Alien invasive plants are usually considered to evolve to be more competitive than native conspecifics. The evolution of increased competitive ability (EICA) hypothesis and novel weapons hypothesis (NWH) are two important theories to explain the increase of competitive ability through evolutionary perspective. EICA proposed that some exotic species reallocate resources from defense to growth, and therefore increase competitiveness. The NWH predicts that unique biochemicals of some invasive plants may provide disproportionately allelopathic, defense, or anti-microbial advantages in their non-native ranges.  

With respect to allelopathy, novel biochemicals may have stronger effects on naïve native plants from non-native ranges of the invaders, which have not adapted to the unique chemicals.
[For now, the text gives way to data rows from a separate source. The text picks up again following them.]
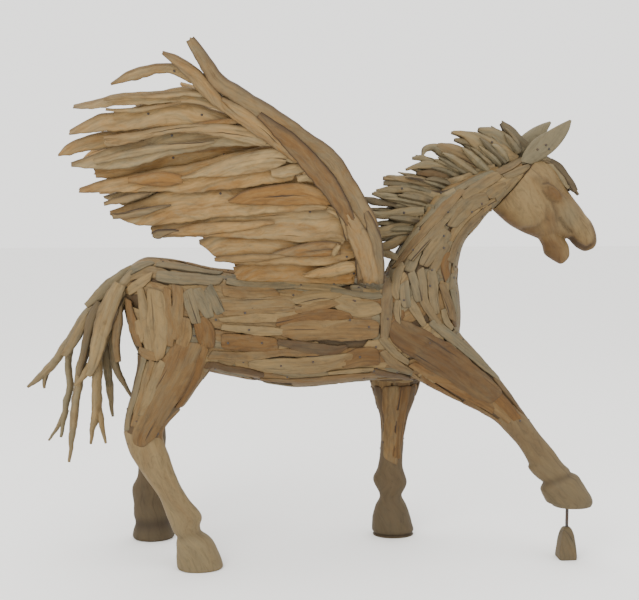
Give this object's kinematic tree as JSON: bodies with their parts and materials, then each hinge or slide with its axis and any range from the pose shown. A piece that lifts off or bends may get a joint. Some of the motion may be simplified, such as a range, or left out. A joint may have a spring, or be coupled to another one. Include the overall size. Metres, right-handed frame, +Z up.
{
  "type": "driftwood winged horse sculpture",
  "caption": "Life-size standing horse built of nailed driftwood planks, wings raised and swept back, one foreleg lifted on an iron rod in a wooden block.",
  "frame": {"origin": "on the floor, at the middle of the sculpture's footprint box", "axes": "+X towards the horse's head, +Y towards its left side, +Z up"},
  "size_m": [2.432, 1.0048, 2.1058],
  "materials": {
    "head": "pale teak-root driftwood, sanded",
    "right_ear": "pale teak-root driftwood, sanded",
    "left_ear": "pale teak-root driftwood, sanded",
    "forelock": "dark weathered driftwood",
    "neck_planks": "pale teak-root driftwood, sanded",
    "forequarter_planks": "pale teak-root driftwood, sanded",
    "barrel_planks": "pale teak-root driftwood, sanded",
    "hindquarter_planks": "grey weathered driftwood, unsealed",
    "right_foreleg_upper": "warm brown driftwood, sanded where carved",
    "right_foreleg_lower": "warm brown driftwood, sanded where carved",
    "left_foreleg_upper": "warm brown driftwood, sanded where carved",
    "left_foreleg_lower": "warm brown driftwood, sanded where carved",
    "right_hind_leg_upper": "warm brown driftwood, sanded where carved",
    "right_hind_leg_lower": "warm brown driftwood, sanded where carved",
    "left_hind_leg_upper": "warm brown driftwood, sanded where carved",
    "left_hind_leg_lower": "warm brown driftwood, sanded where carved",
    "support_rod": "rusted, rough",
    "support_block": "warm brown driftwood, sanded where carved",
    "mane_tuft_1": "grey weathered driftwood, unsealed",
    "mane_tuft_2": "grey weathered driftwood, unsealed",
    "mane_tuft_3": "grey weathered driftwood, unsealed",
    "mane_tuft_4": "grey weathered driftwood, unsealed",
    "mane_tuft_5": "grey weathered driftwood, unsealed",
    "mane_tuft_6": "grey weathered driftwood, unsealed",
    "tail_root_1": "grey weathered driftwood, unsealed",
    "tail_root_2": "grey weathered driftwood, unsealed",
    "tail_root_3": "grey weathered driftwood, unsealed",
    "tail_root_4": "grey weathered driftwood, unsealed",
    "tail_root_5": "grey weathered driftwood, unsealed",
    "tail_root_6": "grey weathered driftwood, unsealed",
    "right_wing_outer_spar": "grey weathered driftwood, unsealed",
    "right_wing_inner_spar": "grey weathered driftwood, unsealed",
    "right_wing_foot": "grey weathered driftwood, unsealed",
    "right_wing_sickle_feather": "warm brown driftwood, sanded where carved",
    "right_wing_feather_01": "warm brown driftwood, sanded where carved",
    "right_wing_feather_02": "warm brown driftwood, sanded where carved",
    "right_wing_feather_03": "warm brown driftwood, sanded where carved",
    "right_wing_feather_04": "warm brown driftwood, sanded where carved",
    "right_wing_feather_05": "warm brown driftwood, sanded where carved",
    "right_wing_feather_06": "warm brown driftwood, sanded where carved",
    "right_wing_feather_07": "warm brown driftwood, sanded where carved",
    "right_wing_feather_08": "warm brown driftwood, sanded where carved",
    "right_wing_feather_09": "warm brown driftwood, sanded where carved",
    "right_wing_feather_10": "warm brown driftwood, sanded where carved",
    "right_wing_feather_11": "warm brown driftwood, sanded where carved",
    "left_wing_outer_spar": "grey weathered driftwood, unsealed",
    "left_wing_inner_spar": "grey weathered driftwood, unsealed",
    "left_wing_foot": "grey weathered driftwood, unsealed",
    "left_wing_sickle_feather": "warm brown driftwood, sanded where carved",
    "left_wing_feather_01": "warm brown driftwood, sanded where carved",
    "left_wing_feather_02": "warm brown driftwood, sanded where carved",
    "left_wing_feather_03": "warm brown driftwood, sanded where carved",
    "left_wing_feather_04": "warm brown driftwood, sanded where carved",
    "left_wing_feather_05": "warm brown driftwood, sanded where carved",
    "left_wing_feather_06": "warm brown driftwood, sanded where carved",
    "left_wing_feather_07": "warm brown driftwood, sanded where carved",
    "left_wing_feather_08": "warm brown driftwood, sanded where carved",
    "left_wing_feather_09": "warm brown driftwood, sanded where carved",
    "left_wing_feather_10": "warm brown driftwood, sanded where carved",
    "left_wing_feather_11": "warm brown driftwood, sanded where carved"
  },
  "bodies": {
    "root": {"head": "head", "right_ear": "right_ear", "left_ear": "left_ear", "forelock": "forelock", "neck_planks": "neck_planks", "forequarter_planks": "forequarter_planks", "barrel_planks": "barrel_planks", "hindquarter_planks": "hindquarter_planks", "right_foreleg_upper": "right_foreleg_upper", "right_foreleg_lower": "right_foreleg_lower", "left_foreleg_upper": "left_foreleg_upper", "left_foreleg_lower": "left_foreleg_lower", "right_hind_leg_upper": "right_hind_leg_upper", "right_hind_leg_lower": "right_hind_leg_lower", "left_hind_leg_upper": "left_hind_leg_upper", "left_hind_leg_lower": "left_hind_leg_lower", "support_rod": "support_rod", "support_block": "support_block", "mane_tuft_1": "mane_tuft_1", "mane_tuft_2": "mane_tuft_2", "mane_tuft_3": "mane_tuft_3", "mane_tuft_4": "mane_tuft_4", "mane_tuft_5": "mane_tuft_5", "mane_tuft_6": "mane_tuft_6", "tail_root_1": "tail_root_1", "tail_root_2": "tail_root_2", "tail_root_3": "tail_root_3", "tail_root_4": "tail_root_4", "tail_root_5": "tail_root_5", "tail_root_6": "tail_root_6", "right_wing_outer_spar": "right_wing_outer_spar", "right_wing_inner_spar": "right_wing_inner_spar", "right_wing_foot": "right_wing_foot", "right_wing_sickle_feather": "right_wing_sickle_feather", "right_wing_feather_01": "right_wing_feather_01", "right_wing_feather_02": "right_wing_feather_02", "right_wing_feather_03": "right_wing_feather_03", "right_wing_feather_04": "right_wing_feather_04", "right_wing_feather_05": "right_wing_feather_05", "right_wing_feather_06": "right_wing_feather_06", "right_wing_feather_07": "right_wing_feather_07", "right_wing_feather_08": "right_wing_feather_08", "right_wing_feather_09": "right_wing_feather_09", "right_wing_feather_10": "right_wing_feather_10", "right_wing_feather_11": "right_wing_feather_11", "left_wing_outer_spar": "left_wing_outer_spar", "left_wing_inner_spar": "left_wing_inner_spar", "left_wing_foot": "left_wing_foot", "left_wing_sickle_feather": "left_wing_sickle_feather", "left_wing_feather_01": "left_wing_feather_01", "left_wing_feather_02": "left_wing_feather_02", "left_wing_feather_03": "left_wing_feather_03", "left_wing_feather_04": "left_wing_feather_04", "left_wing_feather_05": "left_wing_feather_05", "left_wing_feather_06": "left_wing_feather_06", "left_wing_feather_07": "left_wing_feather_07", "left_wing_feather_08": "left_wing_feather_08", "left_wing_feather_09": "left_wing_feather_09", "left_wing_feather_10": "left_wing_feather_10", "left_wing_feather_11": "left_wing_feather_11"}
  },
  "joints": []
}
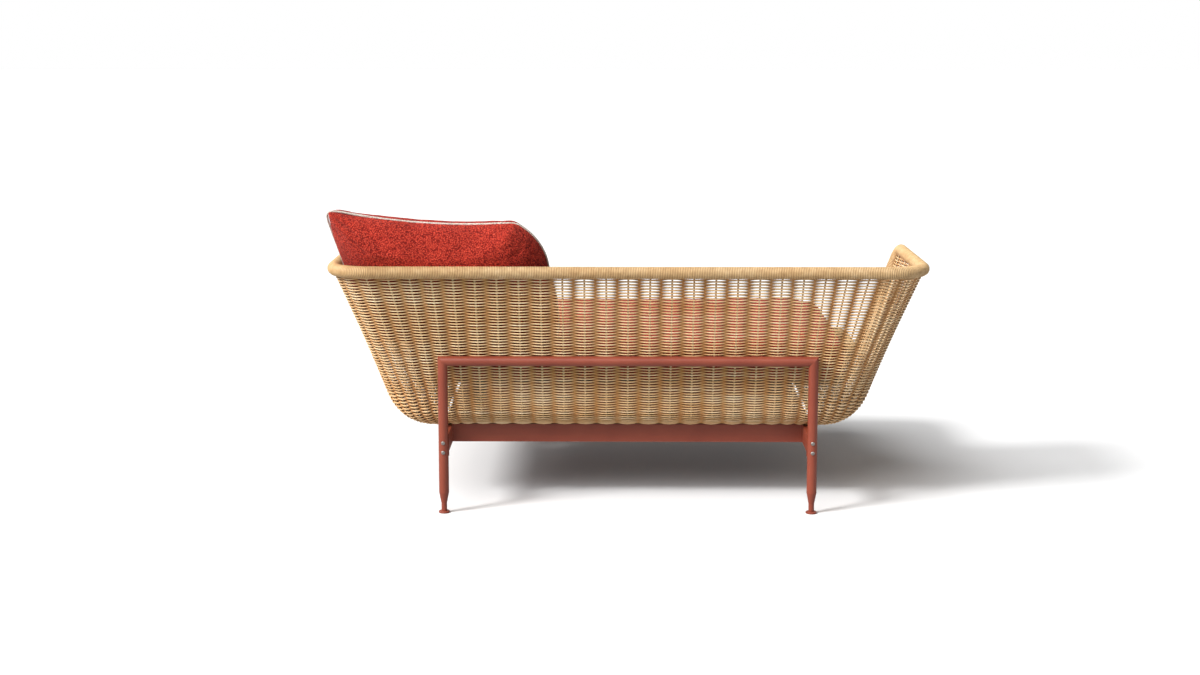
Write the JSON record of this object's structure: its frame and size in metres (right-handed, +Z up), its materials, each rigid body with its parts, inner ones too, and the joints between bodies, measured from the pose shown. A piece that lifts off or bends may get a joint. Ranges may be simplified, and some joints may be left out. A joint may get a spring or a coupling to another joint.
{
  "type": "outdoor daybed",
  "caption": "Low woven outdoor daybed: a flared wicker tub with a wrapped rim, high back and arms and low front on a tube frame, with a seat mattress and a loose pillow.",
  "frame": {"origin": "on the floor under the middle of the daybed's footprint", "axes": "+X along the back, +Y from the high back to the low front, +Z up"},
  "size_m": [1.6199, 1.0317, 0.8381],
  "materials": {
    "frame_paint": "terracotta powder coat, satin",
    "wicker": "synthetic wicker strand, natural tan",
    "rim_wicker": "synthetic wicker strand wound round the rim",
    "aluminium": "tan powder coat on the aluminium carcass",
    "stainless": "stainless fasteners",
    "deck_metal": "dark powder coat",
    "slat": "resin slat, matt brown",
    "mattress": "red outdoor boucle fabric",
    "pillow": "red outdoor boucle fabric",
    "piping": "off-white piping"
  },
  "bodies": {
    "frame": {"rear_leg_left": "frame_paint", "rear_leg_right": "frame_paint", "front_leg_left": "frame_paint", "front_leg_right": "frame_paint", "rear_rail": "frame_paint", "front_rail": "frame_paint", "rear_beam": "frame_paint", "front_beam": "frame_paint", "end_beam_left": "frame_paint", "end_beam_right": "frame_paint", "cross_bar_rear": "frame_paint", "cross_bar_middle": "frame_paint", "cross_bar_front": "frame_paint", "rim_tube": "aluminium", "base_ring": "aluminium", "rim_wrap_back": "rim_wicker", "rim_wrap_front": "rim_wicker", "rim_wrap_rear_corner_left": "rim_wicker", "rim_wrap_rear_corner_right": "rim_wicker", "rim_wrap_arm_left": "rim_wicker", "rim_wrap_arm_right": "rim_wicker", "rim_wrap_front_corner_left": "rim_wicker", "rim_wrap_front_corner_right": "rim_wicker", "back_weave": "wicker", "front_weave": "wicker", "rear_corner_weave_left": "wicker", "rear_corner_weave_right": "wicker", "front_corner_weave_left": "wicker", "front_corner_weave_right": "wicker", "end_weave_left": "wicker", "end_weave_right": "wicker", "back_stakes": "wicker", "front_stakes": "wicker", "end_stakes_left": "wicker", "end_stakes_right": "wicker", "deck_trestle_rear": "deck_metal", "deck_trestle_middle": "deck_metal", "deck_trestle_front": "deck_metal", "deck_slats": "slat"},
    "mattress": {"seat_mattress": "mattress"},
    "pillow": {"pillow": "pillow", "pillow_piping": "piping"},
    "foot_rear_left": {"foot_rear_left": "frame_paint"},
    "foot_rear_right": {"foot_rear_right": "frame_paint"},
    "foot_front_left": {"foot_front_left": "frame_paint"},
    "foot_front_right": {"foot_front_right": "frame_paint"}
  },
  "joints": [
    {"name": "mattress_lift", "type": "slide", "parent": "frame", "child": "mattress", "axis": [0, 0, 1], "range_m": [0, 0.38]},
    {"name": "pillow_lift", "type": "slide", "parent": "mattress", "child": "pillow", "axis": [0, 0, 1], "range_m": [0, 0.4]},
    {"name": "level_rear_left", "type": "slide", "parent": "frame", "child": "foot_rear_left", "axis": [0, 0, -1], "range_m": [0, 0.01]},
    {"name": "level_rear_right", "type": "slide", "parent": "frame", "child": "foot_rear_right", "axis": [0, 0, -1], "range_m": [0, 0.01]},
    {"name": "level_front_left", "type": "slide", "parent": "frame", "child": "foot_front_left", "axis": [0, 0, -1], "range_m": [0, 0.01]},
    {"name": "level_front_right", "type": "slide", "parent": "frame", "child": "foot_front_right", "axis": [0, 0, -1], "range_m": [0, 0.01]}
  ]
}
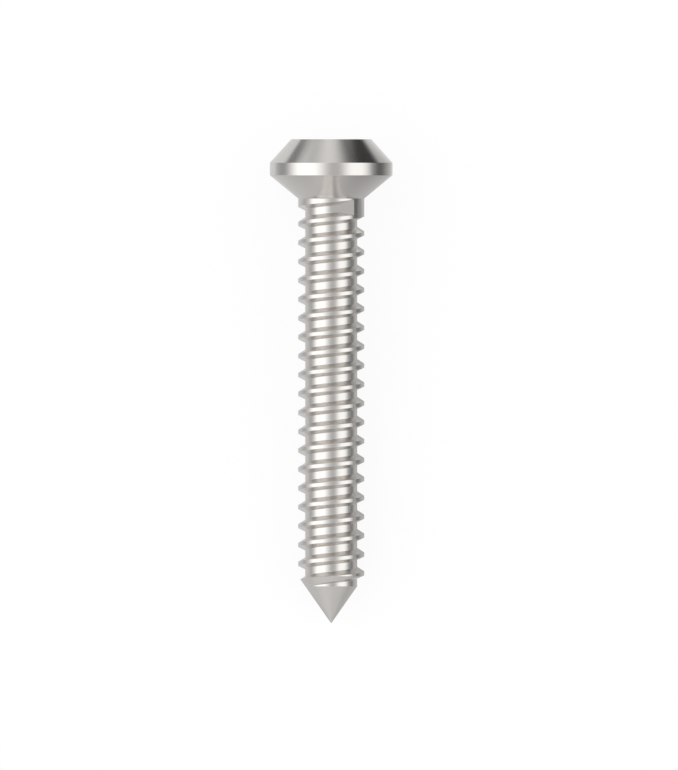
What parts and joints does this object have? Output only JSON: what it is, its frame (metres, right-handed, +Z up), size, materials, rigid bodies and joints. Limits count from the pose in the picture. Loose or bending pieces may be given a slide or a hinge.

Novel biochemicals are more vulnerable to naïve native plants than adapted plants from native ranges of the invaders. These two theories are based on different aspects, while they are non-mutually exclusive mechanisms, but few studies have simultaneously tested these hypotheses.   

Dr. ZHENG Yulong and his colleagues from Xishuangbanna Tropical Botanical Garden (XTBG) of Chinese Academy of Sciences investigated the importance of integrating the EICA hypothesis and the NWH in the context of invasion by Chromolaena odorata, a native of the New World but a noxious invasive in much of the rest of the tropics and subtropics. 

The researchers collected seeds of C. odorata from 15 populations in its native ranges and 16 populations in its invasive ranges. Those seeds were germinated, and the seedlings were grown in common conditions in Mexico (native range of C. odorata) and China (invasive range). They found invasive populations of Chromolaena odorata were more competitive than native populations either with or without enemy exclusion in common conditions.   

Consistent with EICA hypothesis, invasive Chromolaena plants poorly defended against aboveground insect herbivores than native populations. Chromolaena plants from the invasive range were better defended against soil-borne enemies than plants from the native range. The superior competitive ability of invasive Chromolaena plants was not based on higher biomass, and Chromolaena plants from the invasive range were not larger than those from the native range. Chromolaena plants from the invasive range produced higher concentrations of odoratin (a compound that appears to be unique to Chromolaena) and elicited stronger allelopathic effects on species native to China than natives of Mexico. 

The study suggested that invasive plant species may evolve increased competitive ability after being introduced by increasing the production of novel allelochemicals, potentially in response to naïve competitors and new enemy regimes. It also indicated that the invasion process is very complicated, and multiple factors may together affect the evolution of alien plants.  

The study entitled “Integrating novel chemical weapons and evolutionarily increased competitive ability in success of a tropical invader” has been published online in New Phytologist.